Faculty and staff have also expressed disappointment in the university’s attempts to suppress student protests and published a letter on Friday demanding the administration stop calling in armed police and reverse the student suspensions.

RFT asked Wash U by email whether police would be called to future protests, what the university’s response was to claims that these demonstrations have been treated differently than others in the past, and what comment the university had in response to calls to divest from Boeing.

Assistant Vice Chancellor for News & Media Relations Susan Killenberg McGinn emailed the following response: “We fully support free expression and will allow demonstrations that follow our policies. Our policy on Demonstrations and Disruptions is available here. Our policies apply to all demonstrations, regardless of the topic.”

While free speech issues on campus are receiving wide-spread media attention right now as police continue to arrest peaceful protestors from Columbia to the University of Texas, activists hope to keep the conversation centered around Palestine.
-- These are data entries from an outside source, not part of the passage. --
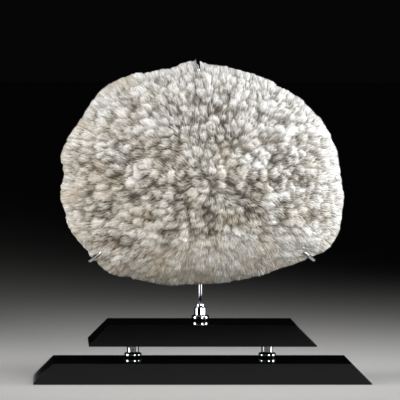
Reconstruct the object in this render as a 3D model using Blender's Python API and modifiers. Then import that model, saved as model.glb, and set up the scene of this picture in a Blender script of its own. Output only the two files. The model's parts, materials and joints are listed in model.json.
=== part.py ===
# Mushroom coral held upright by three chrome claws on a stepped black stand.
# Metres, +Z up. The origin is the centre of the lower slab's underside, and the coral's dome faces -Y.

import math
import random

import bmesh
import bpy
import numpy as np
from mathutils import Matrix, Vector
from mathutils.bvhtree import BVHTree
from mathutils.geometry import delaunay_2d_cdt

# Free space left between pieces that touch in the real object
GAP = 0.0003

# Stand: two slabs with ends cut at 45 degrees, the upper one on two spacers
SLAB_THICKNESS = 0.025
SLAB_DEPTH = 0.115
SLAB_END_LAND = 0.0015
SLAB_EDGE = 0.0007
LOWER_LENGTH = 0.392
UPPER_LENGTH = 0.264
SPACER_HEIGHT = 0.019
SPACER_X = 0.079
TURNED_BODY_RADIUS = 0.007
FLANGE_RADIUS = 0.0105
FLANGE_HEIGHT = 0.006
FLANGE_ROUNDING = 0.0024
TURNED_SIDES = 24

# Hub, post and claws, all in one upright plane behind the coral
POST_Y = 0.023
POST_RADIUS = 0.002
HUB_BODY_TOP = 0.0147
HUB_COLLAR_RADIUS = 0.0047
HUB_COLLAR_HEIGHT = 0.0042
HUB_BORE_DEPTH = 0.012
KNUCKLE_Z = 0.243
KNUCKLE_RADIUS = 0.010
KNUCKLE_THICKNESS = 0.009
KNUCKLE_EDGE = 0.0015
CLAW_RADIUS = 0.0022
CLAW_TIP_SHARE = 0.5
CLAW_TAPER_POINTS = 4
CLAW_ANGLES = {"claw_top": 92.0, "claw_left": 218.5, "claw_right": -37.5}
CLAW_CLEARANCE = 0.0006
CLAW_STEPS = 3

# A claw's bend, from behind the rim to its tip: distance out from the rim, and Y
CLAW_HOOK = [
    (-0.0150, 0.0230), (-0.0060, 0.0226), (0.0004, 0.0200), (0.0027, 0.0140),
    (0.0010, 0.0070), (-0.0038, 0.0002), (-0.0090, -0.0055), (-0.0135, -0.0100),
]

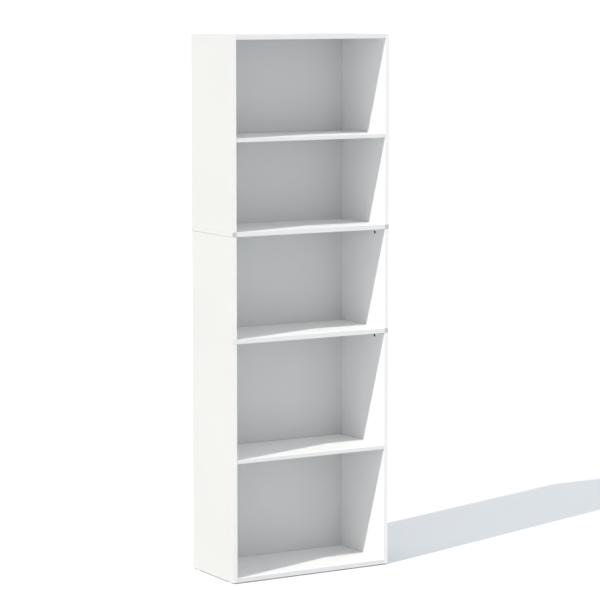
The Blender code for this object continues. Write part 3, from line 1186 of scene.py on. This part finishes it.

“St. Charles’ Boeing factory is the final stop where these planes, bombs, missiles go before getting shipped off to Israel,” Cazares says. “Not even the university but just by being in the city we are so tied to Boeing, and therefore also tied to the genocide that's going on. So tied to these 40,000+ lives that have just been decimated and erased. It's heartbreaking every day to be made complicit to that.”

Churiwal says one of the arguments student organizers have heard from the administration is that they shouldn’t be so concerned about Palestine because it is thousands of miles away.

“You all have PhDs, do you not see that the genocide is manifesting abroad but you are manufacturing it here?” she asks. “The genocide is happening in our backyard.”

Cazares adds that the protests have revealed the true attitudes of Wash U administrators.

“The real Wash U is a university that will not hesitate to send armed officers to physically police students, to put their hands on Black and brown student bodies,” he says.